(begin)

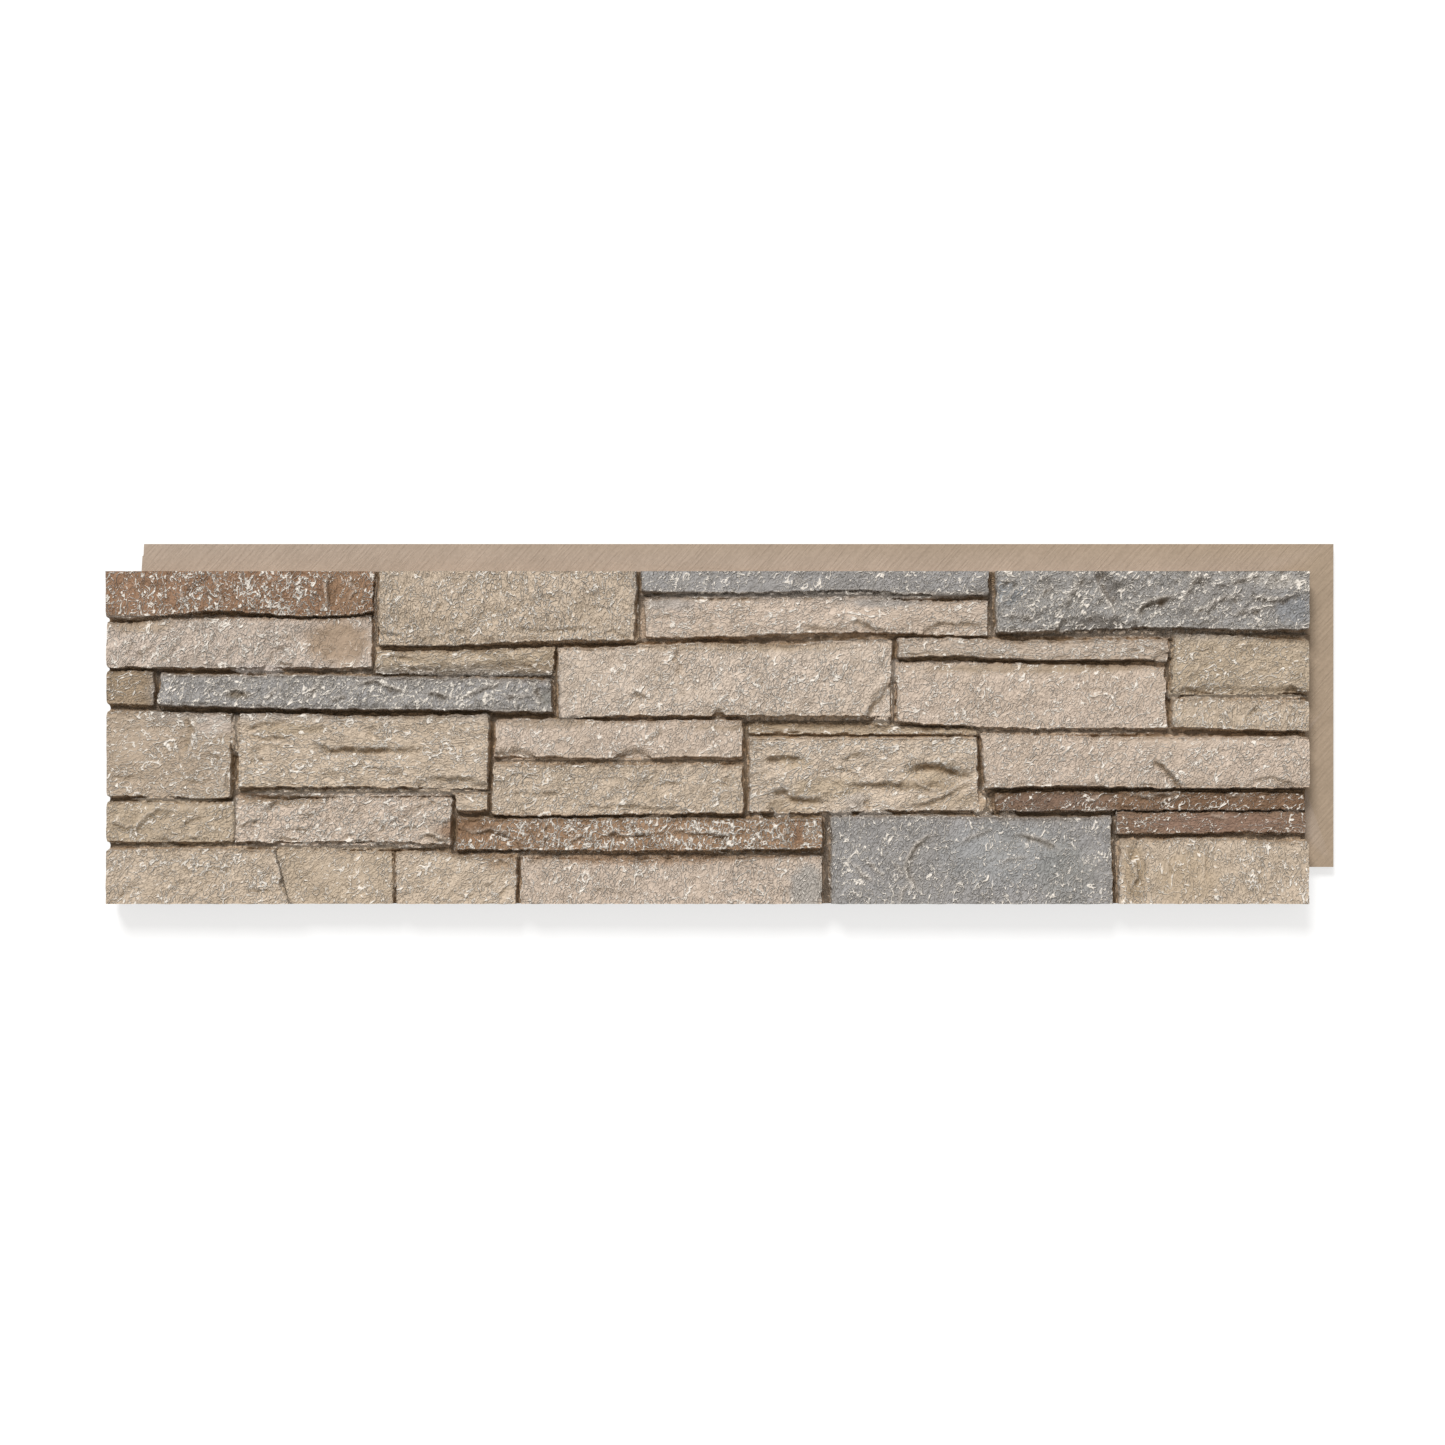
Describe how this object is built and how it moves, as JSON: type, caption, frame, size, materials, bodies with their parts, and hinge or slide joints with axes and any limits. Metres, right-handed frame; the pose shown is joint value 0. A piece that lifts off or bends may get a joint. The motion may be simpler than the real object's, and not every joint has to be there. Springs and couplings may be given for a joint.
{
  "type": "faux stone wall panel",
  "caption": "Long flat cladding panel with a relief of stacked ledge stones, flanged at the top and right and lapped at the left and bottom so that panels interlock.",
  "frame": {"origin": "middle of the panel's bounding box at its back face", "axes": "+X along the panel to its flanged end, +Y up the wall to the flanged top, +Z out of the wall; the panel lies on its back"},
  "size_m": [1.0928, 0.3206, 0.038],
  "materials": {
    "painted_foam": "matt painted, rough as split stone"
  },
  "bodies": {
    "root": {"stone_panel": "painted_foam"}
  },
  "joints": []
}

(end)

» **Problem details**
Copy each line above where the string "frame" occurs.

» **Full response**
Describe how this object is built and how it moves, as JSON: type, caption, frame, size, materials, bodies with their parts, and hinge or slide joints with axes and any limits. Metres, right-handed frame; the pose shown is joint value 0. A piece that lifts off or bends may get a joint. The motion may be simpler than the real object's, and not every joint has to be there. Springs and couplings may be given for a joint.
  "frame": {"origin": "middle of the panel's bounding box at its back face", "axes": "+X along the panel to its flanged end, +Y up the wall to the flanged top, +Z out of the wall; the panel lies on its back"},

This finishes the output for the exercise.